Software Craftsmanship has grown out of Agile, with many of the leading lights in the Craftsmanship movement being the founders of the Agile movement as well.

The Software Craftsmanship Manifesto describes the movement as follows:

As aspiring Software Craftsmen we are raising the bar of professional software development by practicing it and helping others learn the craft. Through this work we have come to value:

  • Not only working software, but also well-crafted software
  • Not only responding to change, but also steadily adding value
  • Not only individuals and interactions, but also a community of professionals
  • Not only customer collaboration, but also productive partnerships That is, in pursuit of the items on the left we have found the items on the right to be indispensable.

© 2009, the undersigned. This statement may be freely copied in any form, but only in its entirety through this notice.

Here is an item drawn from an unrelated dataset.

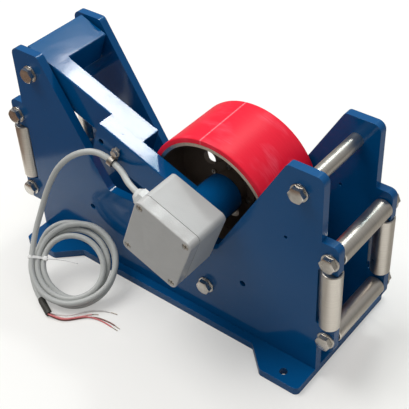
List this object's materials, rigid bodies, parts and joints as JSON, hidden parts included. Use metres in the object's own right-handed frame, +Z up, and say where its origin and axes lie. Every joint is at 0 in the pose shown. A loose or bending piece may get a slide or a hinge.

Through this group, I hope to tackle the third point from the manifesto and create and encourage a community of professionals in the Cambridge area.

What meetings do you run?

Round-Table Discussions

We meet regularly on the first Tuesday of each month at Red Gate Software for a Round-Table Discussion. The format of these meetings is open and welcoming to all. Topics are decided by the group from a selection proposed by attendees on the night, potentially following on from preceding lightning talks. We normally cover a couple of topics, and occasionally split into smaller groups to discuss separate subjects.

Lightning talks are short-format presentations, optionally including slides, lasting no more than 5 minutes. You do not need to have anything prepared in advance, just turn up and talk!


Often, we meet on the third Tuesday of the month at Granta Design for an interactive workshop. These cover varying aspects of programming, including test-driven development, refactoring, object-oriented design, or functional programming. We have also delved into new languages such as Clojure and Haskell, and learned about hard computing problems like machine learning.